What is captured for us in today’s reading in Acts is the moment when Paul would have presented his gift to the Jerusalem church. We know that the gift is on his mind from what he says about it later (see Acts 24:17a). What is striking—indeed, breathtaking—is that the moment of the gift-giving is actually passed over in silence. The leaders of the Jerusalem church welcome Paul, listen to his account of what God has been doing among the Gentiles, and praise God for it (Acts 21:17-20a). Then, instead of thanking him for the not insignificant gift that would have accompanied the narrative, they ask him to go “a second mile.” Thus, “You see, brother….” Paul is expected to underwrite sacrifices in the Temple to refute charges that he is encouraging Jewish Christians to abandon Jewish practice. It’s stunning that there is no protest on his part, either of how odd it is to continue to participate in Temple sacrifices now that Christ has made his own once-for-all offering, nor of how they might have at least said, “Thanks, Paul, for this amazing expression of love you bring from the Gentile churches.” 

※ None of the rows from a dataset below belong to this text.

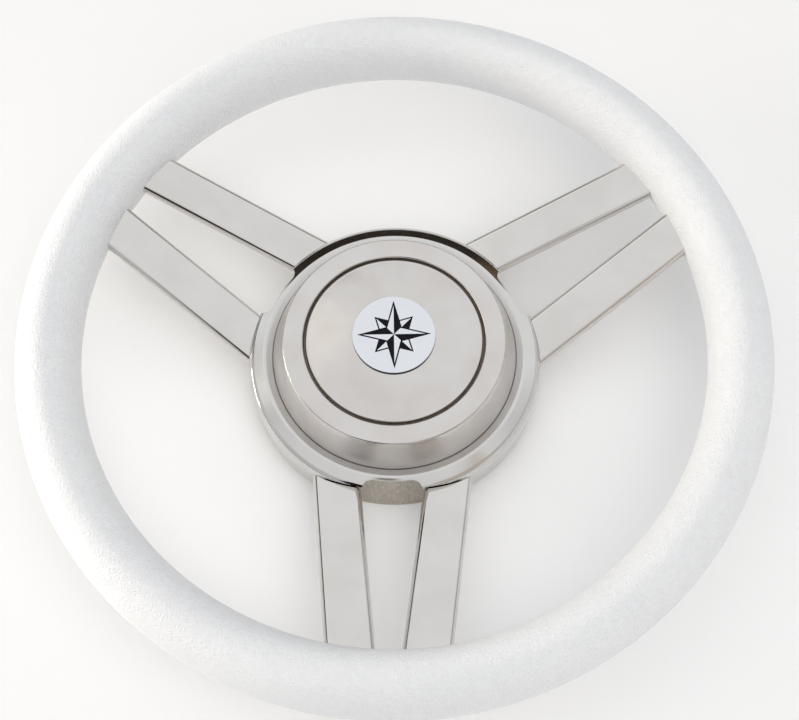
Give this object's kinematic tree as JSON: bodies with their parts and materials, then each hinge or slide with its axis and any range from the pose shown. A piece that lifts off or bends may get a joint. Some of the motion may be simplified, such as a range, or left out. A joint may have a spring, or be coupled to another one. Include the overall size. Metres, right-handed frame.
{
  "type": "boat steering wheel",
  "caption": "Dished boat steering wheel: pairs of polished flat bars join a covered round hub, bored for a keyed taper shaft, to a white moulded rim.",
  "frame": {"origin": "centre of the hub's flat back face, where the wheel rests when it lies face up", "axes": "+Z along the shaft axis, towards the driver; +Y towards twelve o'clock on the wheel"},
  "size_m": [0.3499, 0.35, 0.0555],
  "materials": {
    "polished_steel": "mirror-polished stainless steel",
    "bar_steel": "polished stainless steel",
    "satin_steel": "satin turned steel",
    "hidden_steel": "plain machined steel",
    "screw_steel": "plain stainless steel",
    "rim_polymer": "white moulded polyurethane with a leather grain",
    "black_rubber": "black rubber",
    "emblem_enamel": "white face with a black compass rose"
  },
  "bodies": {
    "root": {"rim_core": "hidden_steel", "rim_grip": "rim_polymer", "hub_body": "satin_steel", "hub_bell": "polished_steel", "shaft_boss": "hidden_steel", "boss_screws": "screw_steel", "cap_seat": "hidden_steel", "cap_seat_screws": "screw_steel", "cap_seat_ring": "black_rubber", "cap_collar": "polished_steel", "cap_disc": "polished_steel", "cap_disc_screws": "screw_steel", "cap_gasket": "black_rubber", "emblem_disc": "emblem_enamel", "spoke_bar_right_first": "bar_steel", "spoke_bar_right_second": "bar_steel", "spoke_bar_left_first": "bar_steel", "spoke_bar_left_second": "bar_steel", "spoke_bar_bottom_first": "bar_steel", "spoke_bar_bottom_second": "bar_steel"}
  },
  "joints": []
}
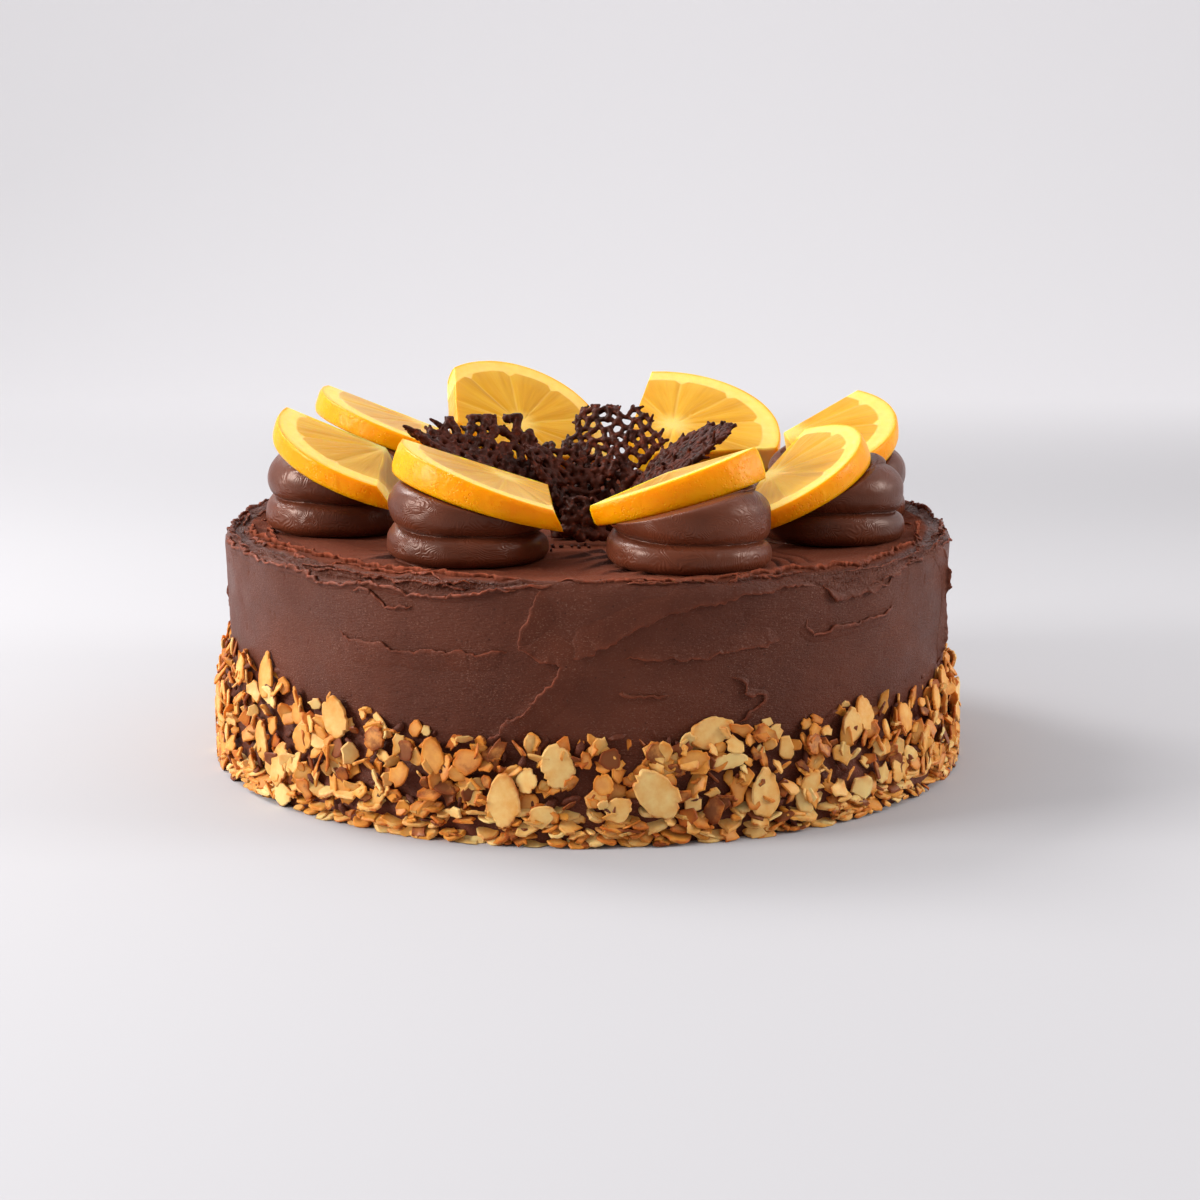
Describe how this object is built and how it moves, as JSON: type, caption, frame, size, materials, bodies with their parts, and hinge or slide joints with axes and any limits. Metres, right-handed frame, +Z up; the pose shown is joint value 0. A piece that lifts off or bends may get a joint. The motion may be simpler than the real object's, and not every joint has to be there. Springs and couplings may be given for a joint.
{
  "type": "chocolate orange cake",
  "caption": "Round frosted chocolate layer cake with piped swirls, leaning orange slices, chocolate lace and a toasted almond border",
  "frame": {"origin": "centre of the cake's flat underside, on the surface it stands on", "axes": "+Z is up along the cake's axis, -Y is the front, +X is to the right seen from the front"},
  "size_m": [0.2567, 0.2545, 0.1233],
  "materials": {
    "frosting": "smooth chocolate frosting with spatula marks",
    "almond": "toasted flaked almonds",
    "buttercream": "piped chocolate buttercream with a soft sheen",
    "orange": "moist orange rind, pith and flesh",
    "lace": "dark chocolate lace"
  },
  "bodies": {
    "root": {"frosted_cake": "frosting", "almond_border": "almond", "swirl_1": "buttercream", "swirl_2": "buttercream", "swirl_3": "buttercream", "swirl_4": "buttercream", "swirl_5": "buttercream", "swirl_6": "buttercream", "swirl_7": "buttercream", "swirl_8": "buttercream", "orange_slice_1": "orange", "orange_slice_2": "orange", "orange_slice_3": "orange", "orange_slice_4": "orange", "orange_slice_5": "orange", "orange_slice_6": "orange", "orange_slice_7": "orange", "orange_slice_8": "orange", "lace_left": "lace", "lace_back": "lace", "lace_right": "lace", "lace_front": "lace", "lace_heart": "lace"}
  },
  "joints": []
}
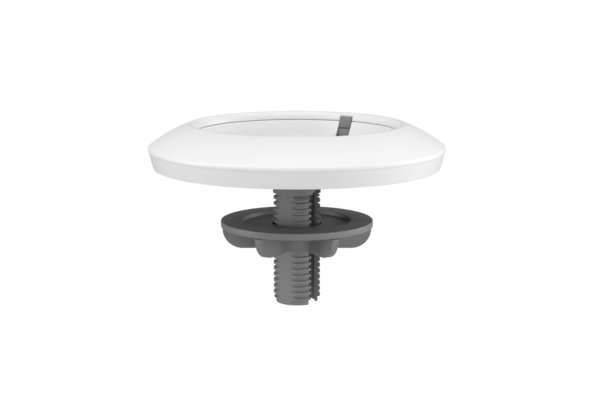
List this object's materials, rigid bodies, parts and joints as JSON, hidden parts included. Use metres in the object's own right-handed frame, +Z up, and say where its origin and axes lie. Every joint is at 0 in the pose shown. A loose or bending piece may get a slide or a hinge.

That Paul accommodates the Jerusalem church’s leadership, and that he does so ungrudgingly, can be accounted for by one thing, and one thing only: he cannot do anything but love the Bride with the same patience, generosity of Spirit, and graciousness that the Groom has extended to him. I pray that your life and mine may be marked with the Groom’s love for the Bride he cherishes and champions.